[Rows from an object dataset]
********

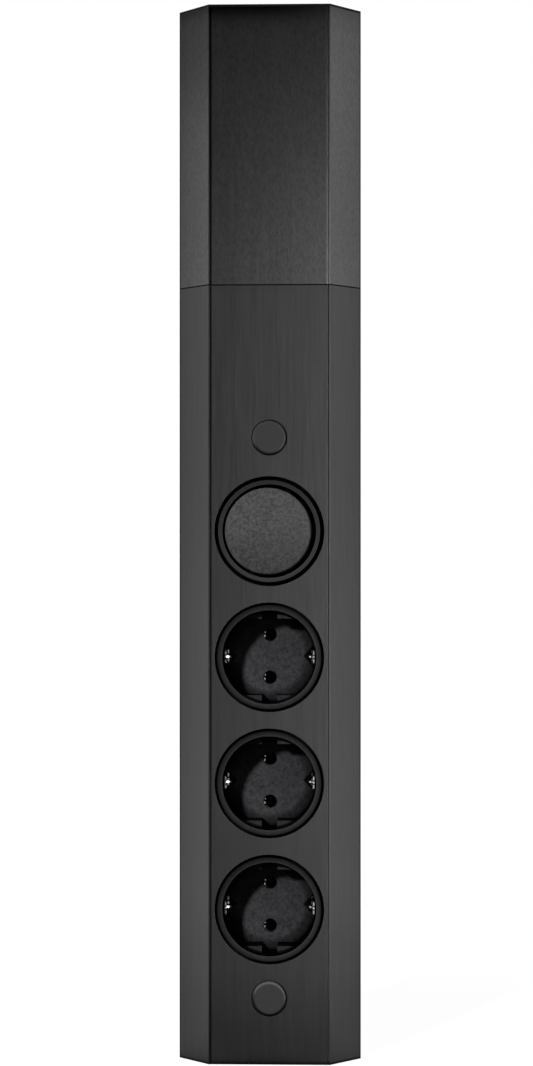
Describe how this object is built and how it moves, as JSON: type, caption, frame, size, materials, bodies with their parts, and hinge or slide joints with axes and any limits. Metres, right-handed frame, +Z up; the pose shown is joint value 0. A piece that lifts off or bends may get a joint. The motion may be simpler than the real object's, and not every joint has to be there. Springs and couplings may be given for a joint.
{
  "type": "corner socket tower",
  "caption": "Slim upright corner power tower: faceted dark extruded housing with round earthed sockets, a round rocker switch above them and a telescopic blank upper section.",
  "frame": {"origin": "centre of the footprint on the underside of the bottom cap", "axes": "+Z up along the tower, front face towards -Y, the corner of the room towards +Y, +X to the viewer's right"},
  "size_m": [0.08, 0.0472, 0.4622],
  "materials": {
    "cover_black": "brushed black anodised",
    "rail_metal": "plain mill finish",
    "cap_plate": "satin black moulding",
    "screw_steel": "zinc plated",
    "screw_black": "black zinc plated",
    "carrier_black": "matt black moulding",
    "screw_cap_black": "satin black",
    "socket_black": "semi-gloss black thermoset",
    "base_white": "off-white moulding",
    "clip_nickel": "nickel plated",
    "contact_brass": "bright brass",
    "switch_black": "satin black moulding",
    "rocker_grey": "fine-textured dark grey",
    "grommet_rubber": "matt rubber",
    "seal_rubber": "matt black rubber",
    "wire_brown": "brown wire insulation",
    "wire_blue": "blue wire insulation",
    "wire_green": "green and yellow wire insulation"
  },
  "bodies": {
    "housing": {"lower_cover": "cover_black", "rear_rail": "rail_metal", "bottom_cap": "cap_plate", "bottom_cap_screws": "screw_steel", "socket_base_screws": "screw_steel", "terminal_screws": "screw_steel", "cord_clamp_screws": "screw_steel", "earth_nut": "screw_steel", "switch_screws": "screw_black", "lower_guide_carrier": "carrier_black", "upper_guide_carrier": "carrier_black", "cord_clamp": "carrier_black", "lower_socket_insert": "socket_black", "middle_socket_insert": "socket_black", "upper_socket_insert": "socket_black", "lower_socket_base": "base_white", "middle_socket_base": "base_white", "upper_socket_base": "base_white", "terminal_block": "base_white", "lower_earth_clip": "clip_nickel", "middle_earth_clip": "clip_nickel", "upper_earth_clip": "clip_nickel", "rocker_pins": "clip_nickel", "earth_lug": "clip_nickel", "lower_live_contact": "contact_brass", "lower_neutral_contact": "contact_brass", "middle_live_contact": "contact_brass", "middle_neutral_contact": "contact_brass", "upper_live_contact": "contact_brass", "upper_neutral_contact": "contact_brass", "live_busbar": "contact_brass", "neutral_busbar": "contact_brass", "earth_busbar": "contact_brass", "seesaw_bracket": "contact_brass", "fixed_contact": "contact_brass", "switch_frame": "switch_black", "switch_housing": "switch_black", "cable_grommet": "grommet_rubber", "lower_edge_seals": "seal_rubber", "live_feed_wire": "wire_brown", "switched_live_wire": "wire_brown", "neutral_wire": "wire_blue", "earth_wire": "wire_green", "earth_bond_wire": "wire_green"},
    "upper_section": {"upper_cover": "cover_black", "top_cap": "cap_plate", "top_cap_screws": "screw_steel", "upper_edge_seals": "seal_rubber"},
    "rocker": {"rocker": "rocker_grey", "rocker_plunger": "base_white", "rocker_spring": "clip_nickel"},
    "seesaw": {"seesaw_contact": "contact_brass"},
    "lower_cap": {"lower_screw_cap": "screw_cap_black"},
    "upper_cap": {"upper_screw_cap": "screw_cap_black"}
  },
  "joints": [
    {"name": "upper_section_slide", "type": "slide", "parent": "housing", "child": "upper_section", "axis": [0, 0, 1], "range_m": [0, 0.09]},
    {"name": "rocker_turn", "type": "hinge", "parent": "housing", "child": "rocker", "pos_m": [0, -0.0154, 0.2325], "axis": [0, 0, 1], "range_deg": [0, 9]},
    {"name": "seesaw_turn", "type": "hinge", "parent": "housing", "child": "seesaw", "pos_m": [0, -0.0043, 0.2325], "axis": [0, 0, 1], "range_deg": [-12, 0]},
    {"name": "lower_cap_pull", "type": "slide", "parent": "housing", "child": "lower_cap", "axis": [0, -1, 0], "range_m": [0, 0.009]},
    {"name": "upper_cap_pull", "type": "slide", "parent": "housing", "child": "upper_cap", "axis": [0, -1, 0], "range_m": [0, 0.009]}
  ],
  "couplings": [
    {"joint": "seesaw_turn", "follows": "rocker_turn", "ratio": -1.3333}
  ]
}
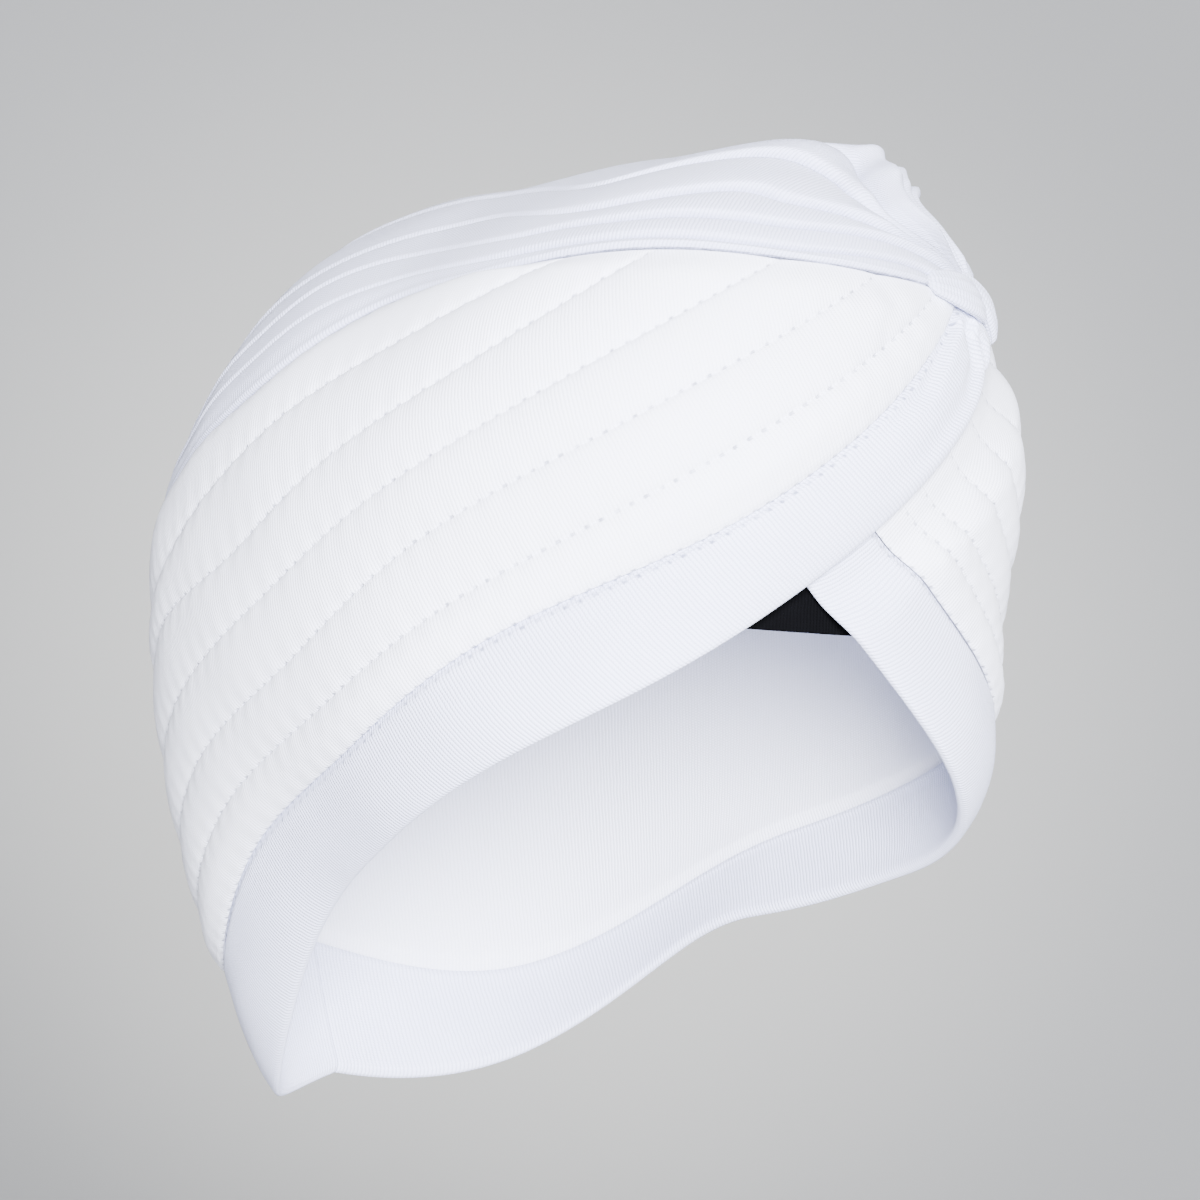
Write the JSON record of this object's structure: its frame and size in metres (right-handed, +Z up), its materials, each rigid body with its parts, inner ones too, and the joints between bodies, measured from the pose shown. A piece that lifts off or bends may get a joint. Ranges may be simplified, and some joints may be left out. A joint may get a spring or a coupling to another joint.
{
  "type": "ready tied turban cap",
  "caption": "Pull-on turban cap of quilted white jersey: two padded side panels crossed at the brow, hem bands, a pleated crown strip, a small knot wrap and a dark inner brow band.",
  "frame": {"origin": "the middle of the head that wears it, level with the place where the two sides cross at the brow", "axes": "+Z up through the crown of the head, -Y the way the wearer looks, +X the wearer's left"},
  "size_m": [0.1554, 0.1991, 0.2042],
  "materials": {
    "white_jersey": "matt fine knit cotton jersey, white with a cool tint",
    "black_jersey": "matt fine knit cotton jersey, black"
  },
  "bodies": {
    "root": {"right_panel": "white_jersey", "left_panel": "white_jersey", "right_hem_band": "white_jersey", "left_hem_band": "white_jersey", "crown_strip": "white_jersey", "knot_wrap": "white_jersey", "brow_band": "black_jersey"}
  },
  "joints": []
}
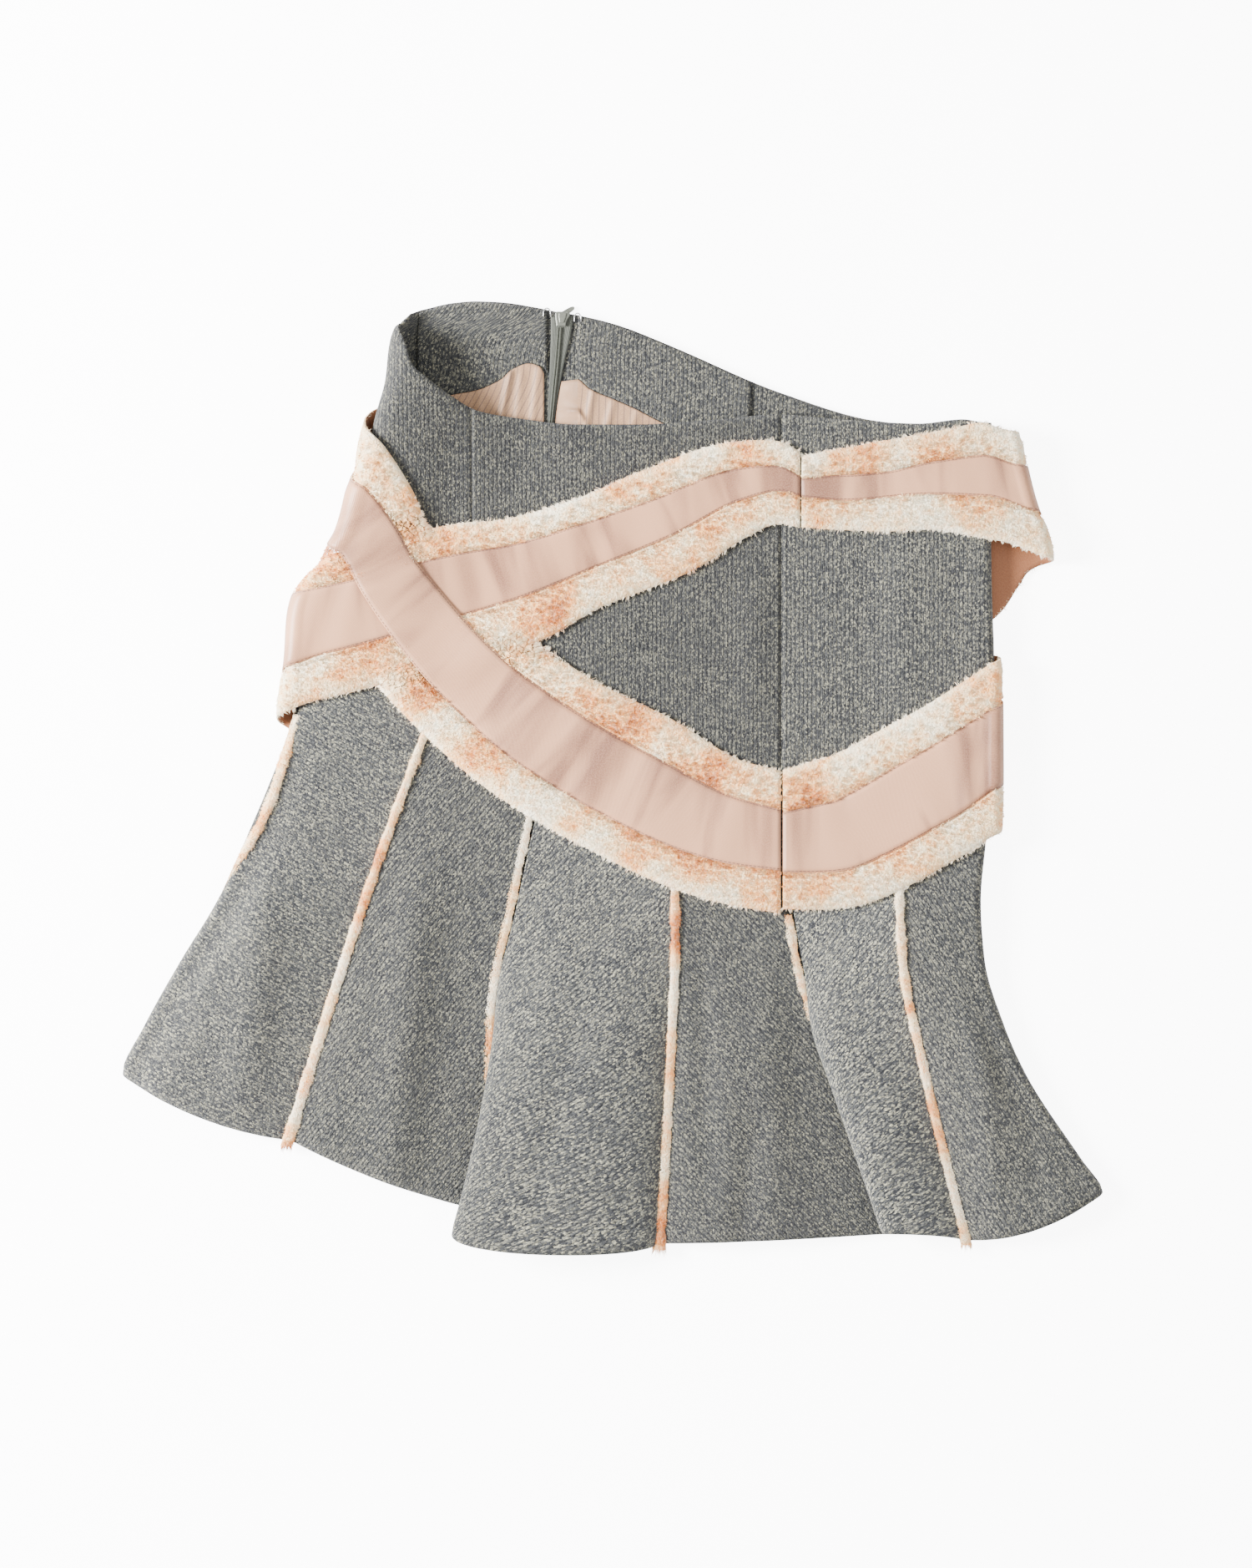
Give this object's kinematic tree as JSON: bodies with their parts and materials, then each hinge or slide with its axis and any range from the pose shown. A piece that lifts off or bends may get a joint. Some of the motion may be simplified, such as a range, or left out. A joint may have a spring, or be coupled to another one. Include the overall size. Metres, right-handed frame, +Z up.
{
  "type": "flared skirt",
  "caption": "Grey knitted flared skirt lying flat, with plush pipings and two crossing plush bands topped by satin ribbon, and a zip at the centre back.",
  "frame": {"origin": "middle of the bounding box at the surface that the skirt lies on", "axes": "+Z up from the surface towards the skirt's front, +Y towards the waist, +X to the viewer's right"},
  "size_m": [0.6222, 0.6044, 0.0336],
  "materials": {
    "knit": "grey marled knit",
    "plush": "cream and peach plush pile",
    "ribbon": "dusty pink satin twill",
    "lining": "striped satin",
    "zip_tape": "woven tape",
    "zip_plastic": "moulded coil",
    "zip_metal": "grey enamel",
    "wire": "plain wire"
  },
  "bodies": {
    "skirt": {"hip_front_left": "knit", "hip_front_right": "knit", "hip_back_left": "knit", "hip_back_right": "knit", "gore_0": "knit", "gore_1": "knit", "gore_2": "knit", "gore_3": "knit", "gore_4": "knit", "gore_5": "knit", "gore_6": "knit", "gore_7": "knit", "gore_8": "knit", "gore_9": "knit", "gore_10": "knit", "gore_11": "knit", "piping_0": "plush", "piping_1": "plush", "piping_2": "plush", "piping_3": "plush", "piping_4": "plush", "piping_5": "plush", "piping_6": "plush", "piping_7": "plush", "piping_8": "plush", "piping_9": "plush", "piping_10": "plush", "piping_11": "plush", "band_low_left_lower": "plush", "band_low_left_upper": "plush", "band_low_right_lower": "plush", "band_low_right_upper": "plush", "band_high_left": "plush", "band_high_right": "plush", "ribbon_low_left": "ribbon", "ribbon_low_right": "ribbon", "ribbon_high_left": "ribbon", "ribbon_high_right": "ribbon", "facing_left": "knit", "facing_right": "knit", "lining_left": "lining", "lining_right": "lining", "zip_tape": "zip_tape", "zip_coil_left": "zip_plastic", "zip_coil_right": "zip_plastic", "zip_slider": "zip_metal", "hook": "wire", "eye": "wire"},
    "pull": {"zip_pull": "zip_metal"}
  },
  "joints": [
    {"name": "pull_swing", "type": "hinge", "parent": "skirt", "child": "pull", "pos_m": [-0.03286, 0.29372, 0.0016], "axis": [-0.5105, 0.8599, 0], "range_deg": [0, 150]}
  ]
}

********

- [Directive]
Pull every line containing "joints" from the data.

- [Solution to this problem]
Describe how this object is built and how it moves, as JSON: type, caption, frame, size, materials, bodies with their parts, and hinge or slide joints with axes and any limits. Metres, right-handed frame, +Z up; the pose shown is joint value 0. A piece that lifts off or bends may get a joint. The motion may be simpler than the real object's, and not every joint has to be there. Springs and couplings may be given for a joint.
  "joints": [
Write the JSON record of this object's structure: its frame and size in metres (right-handed, +Z up), its materials, each rigid body with its parts, inner ones too, and the joints between bodies, measured from the pose shown. A piece that lifts off or bends may get a joint. Ranges may be simplified, and some joints may be left out. A joint may get a spring or a coupling to another joint.
  "joints": []
  "joints": [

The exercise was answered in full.